In a set with eight options, ABCDEFGH, A is compared to B, the winner is then compared to C, and then the best of that sample group is kept in mind. If the next option, D, is inferior to the best of the sample, then D is dismissed, and we move on to E. If E beats the best of the sample, then E is chosen, and the search ends. The goal is to find the best in the A–H group of eight. Given the assumptions, this strategy is superior to any other in finding the best choice. The strategy fails when the best is in the ABC sample group, and it is also likely to fail when the best applicant is found late in the group. Thus, G might be the best, but it was dismissed once E was discovered to be better than any in the ABC group. Note, with some relief and some relaxation of the stated goal of finding the very best in the available group, that E is quite likely to be the second best if it is not the very best. It is apparent that the method does not take the costs of these one-on-one inspections, or comparisons, into account. These search costs are of the kind that drive the discussion in this Essay.
Another important piece of search theory, what we can call Diamond-price-adjustments, does consider search costs and has developed quite apart from optimal stopping theory. More significantly, neither has taken much root in the law and economics of antitrust, mergers and acquisitions law, criminal law, or employment law, though these subjects seem like fertile grounds for search theory. Economists, beginning with Peter Diamond, have observed that consumer search costs raise prices, but much of the focus has been on sellers’ incentives to obfuscate, raise search costs once a buyer is within reach, and then raise prices.2 A seller can be expected to charge a bit more once it recognizes that a roving buyer will accept a price that is somewhat higher than one likely to be available elsewhere because the seller knows that the buyer will take its search costs into account. On the other hand, higher prices will discourage search—which is to say purchases and the costs undertaken to make these purchases—in the first place.
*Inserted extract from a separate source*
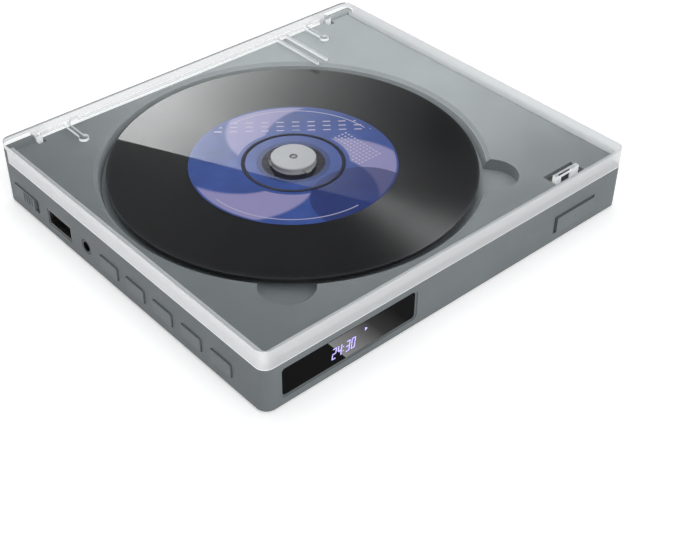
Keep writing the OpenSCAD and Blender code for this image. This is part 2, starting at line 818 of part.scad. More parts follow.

One aim of this Essay is to examine how these two theories—optimal stopping and Diamond-price-adjustments—affect prices. In turn, the insights are likely to shed light on legal interventions in the interest of consumer welfare. This Essay begins by sidelining optimal stopping in Part I. Optimal stopping theory is reintroduced in Part V after some discussion of Diamond-price-adjustments in Part II as well as search costs more generally, and particularly the disinclination of a first mover to be disadvantaged by a kind of free riding that this Essay will call “uncompensated sampling.” For example, an interviewer who has no intention of hiring the first two candidates but uses them to sample the available pool and then follow the optimal stopping strategy is imposing costs on the candidates in the sample. Eventually, this Essay expands these ideas by considering two-sided search problems in Part V; a buyer might be searching for better prices, while the seller is also searching for a buyer that will produce the greatest profit. This two-sided inspection of search costs is new to law and economics. The examination of search and price adjustments offers serious implications for antitrust and other law. An incorporation of optimal stopping theory does yet more. The idea is to see competition through a lens that incorporates multiple approaches that are not normally thought of in one exercise and that, even alone, have rarely found their way into antitrust law and economics, not to mention consumer protection law, corporate law, and other areas where “shopping” is common and often regulated.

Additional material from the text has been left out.